Miscellaneous

Here are a few things:

1. A report on neuromarketing from Open magazine. I expected something in the Vance Packard Hidden Persuaders tradition of outrage, but it’s more a “wonder of science” thing. It ends with this though: “The future of design may well lie with neuromarketing — a future designed for the consumer, but it will also be a future where companies know the consumer’s mind better than the consumer himself does.” That’s wrong. The future is not designed for the “consumer”; it’s designed for capital to profit. Also, people don’t have a mind about most marketing issues until marketers shove those issues in their face with ubiquitous and invaive advertising. The point is not to read consumers’ minds but to make them.

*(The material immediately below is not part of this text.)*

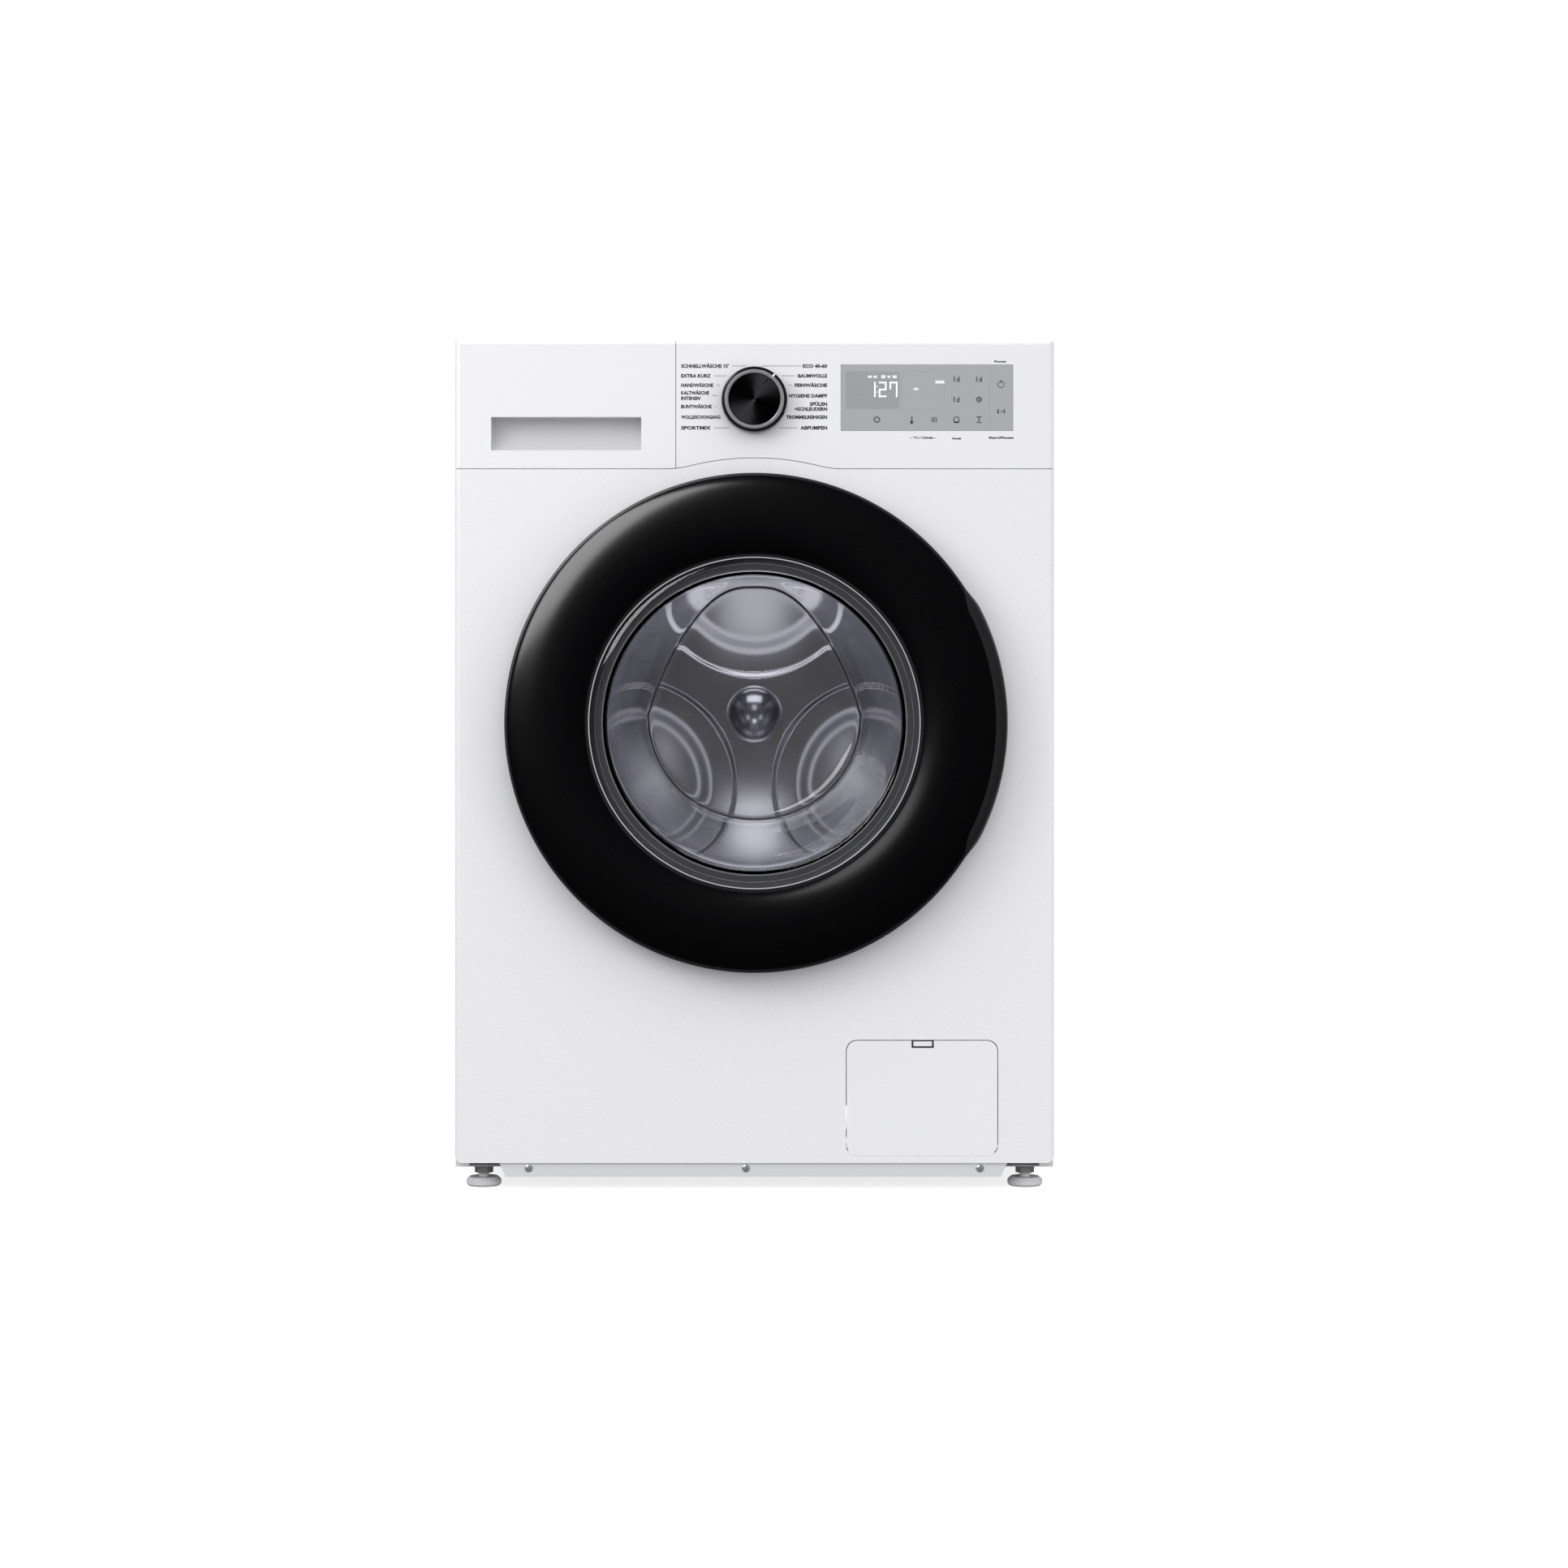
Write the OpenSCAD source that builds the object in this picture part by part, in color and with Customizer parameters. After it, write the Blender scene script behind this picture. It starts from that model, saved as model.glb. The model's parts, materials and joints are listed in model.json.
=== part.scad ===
// Front load washing machine, 600 x 850 x 550 mm, as an assembly of separate pieces.
// Millimetres. X to the viewer's right, Y to the back, Z up; the origin is on the floor under the middle.

/* [Cabinet] */
// overall width
cabinet_width = 600; // [598:1:602]
// overall height over the feet
cabinet_height = 850; // [848:1:852]
// body depth, front panel to back panel
cabinet_depth = 550; // [549:1:551]
// how far the door's crown stands out in front
door_proud = 45; // [44.5:0.5:45.5]
// how far the hose ports stand out at the back
port_proud = 15; // [14:1:16]
// sheet steel thickness
sheet = 1.2; // [1.1:0.1:1.3]
// radius of the upright front edges
edge_radius = 6; // [4:1:8]

/* [Door] */
// height of the door's centre
door_z = 467.5; // [467:0.5:468]
// outer radius of the door
door_radius = 248; // [247.5:0.5:248.5]
// radius of the loading opening in the front panel
port_radius = 165; // [164.5:0.5:165.5]
// radius of the visible glass
glass_radius = 163; // [162.5:0.5:163]
// how far the bowl reaches in behind the front panel
bowl_depth = 105; // [100:1:106]

/* [Front layout] */
// height of the seam under the fascia
fascia_z = 721; // [720.5:0.5:721.5]
// upright seam between the drawer and the fascia
drawer_seam_x = -78.5; // [-79:0.5:-78]
// radius of the fascia's arc over the door
hood_radius = 264.5; // [264:0.5:265]
// radius of the fillets at the arc's feet
hood_fillet = 100; // [95:5:105]
// centre height of the programme knob
knob_z = 789.6; // [788:0.2:791]
// outer radius of the programme knob
knob_radius = 33; // [32.5:0.5:33.5]

/* [Drum and tub] */
// inner radius of the drum
drum_radius = 243; // [242:0.5:243]
// height of the drum's axis
drum_z = 470; // [469.5:0.5:470.5]
// front edge of the drum
drum_front = -165; // [-165.5:0.5:-164.5]
// back of the drum
drum_back_y = 146; // [145.5:0.5:146.5]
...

2. At his blog, Chris Dillow urges us to read Baran and Sweezy’s Monopoly Capital. (Here’s a review/summary of the gist of it; poke around online and you’ll find full pdfs are out there too, I think.) Monopoly capital theory helps explain economic stagnation in structural terms. Dillow questions whether fiscal solutions can address what may be a structural problem — one of Arnold Kling’s favorite themes.

3. Lots of people have linked to this BBC story about North Tyneside, a borough which has built fake shops in empty storefronts. The Potemkin village of consumerism, as Tyler Cowen notes. My first instinct was to think this was imaginative, but it actually shows a profound lack of imagination, the inability for a society to conceive of alternatives to shopping.